In this study we will combine insights and resources from the domain of second language acquisition (SLA) with the power of generative large language models (LLMs), which have become very adept at various language tasks (ranging from text summarisation to machine translation). Specifically, this study will evaluate the use of retrieval-augmented generation (RAG), which allows steering the output of an LLM prompt towards information included in a self-provided knowledge base, to automatically generate feedback for SLA purposes.
The acquisition of a foreign/second language encompasses the acquisition of a complex and multifaceted communication system, of which grammar is a main component. Grammatical concepts (e.g., conditional clauses) are commonly practised through close-ended exercises such as fill-in-the-blanks (e.g., "If they _____ how it would turn out, they would have reacted differently." [to know]). One of the factors determining the learning success of such exercises is receiving adequate feedback, which, in turn, puts a huge strain on the already considerable workload of teachers. To overcome this "feedback bottleneck", computer-assisted methods for automated feedback generation (AFG) have been proposed. The most simple and rule-based AFG method is checking if the learner's response occurs in a predefined list of correct answers. This, however, excludes targeted and individualised feedback on why a given answer was wrong.
LLMs offer a means to address this limitation: using the exercise description and the learner's response as input, LLMs can be prompted to output personalised written feedback. Nevertheless, these LLMs lack educational specialisation and grounding in specific course materials, meaning that the accuracy and pedagogical value of their output cannot be taken for granted. Research to analyse and evaluate LLM performance in this regard is thus needed before they can be safely implemented as "feedback assistants" (e.g., to be used by teachers or to be integrated in autonomous Intelligent Language Tutoring Systems).
The current study aims to contribute to this new area of research by (1) presenting a dataset containing a total of 675 authentic student responses to three types of close-ended grammar exercises for three different languages (Dutch, English, and Spanish); (2) using this dataset to develop a RAG system that automatically generates feedback based on course materials as the knowledge base; and (3) conducting a human evaluation experiment in which teachers assess the automatically generated feedback for accuracy and pedagogical validity.

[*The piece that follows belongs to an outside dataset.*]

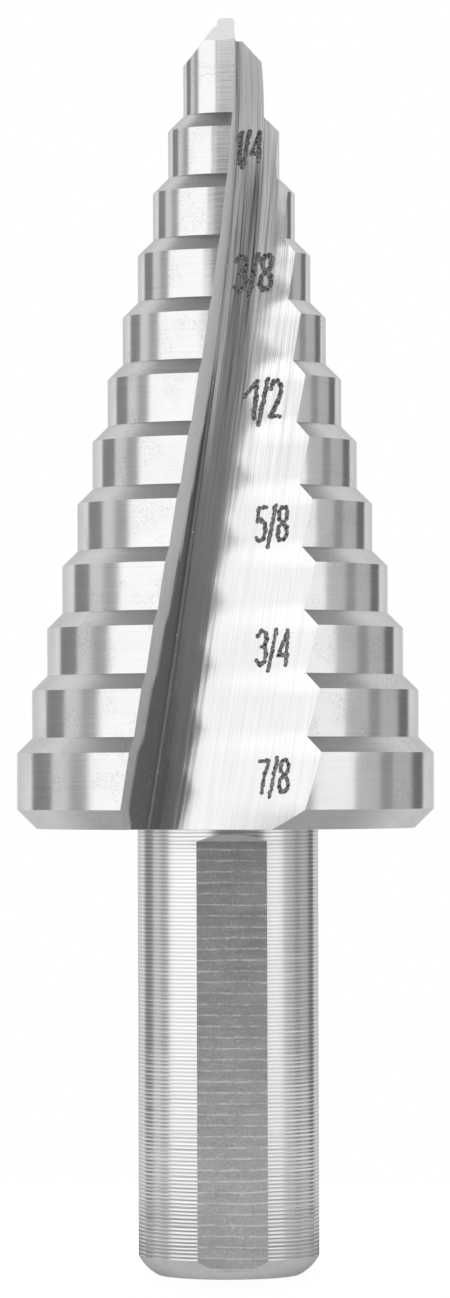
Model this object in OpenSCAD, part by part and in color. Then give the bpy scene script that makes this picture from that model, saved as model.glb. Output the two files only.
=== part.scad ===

Regarding the RAG system, we will use open-source LLMs (e.g., Llama or Mistral) and compare two architectures: a baseline "dummy system" where course materials are included directly in the prompt, versus an advanced system using vector database retrieval from the knowledge base. In summary, this research will contribute to understanding how retrieval-augmented generation can leverage educational content to improve automated feedback quality in language learning contexts.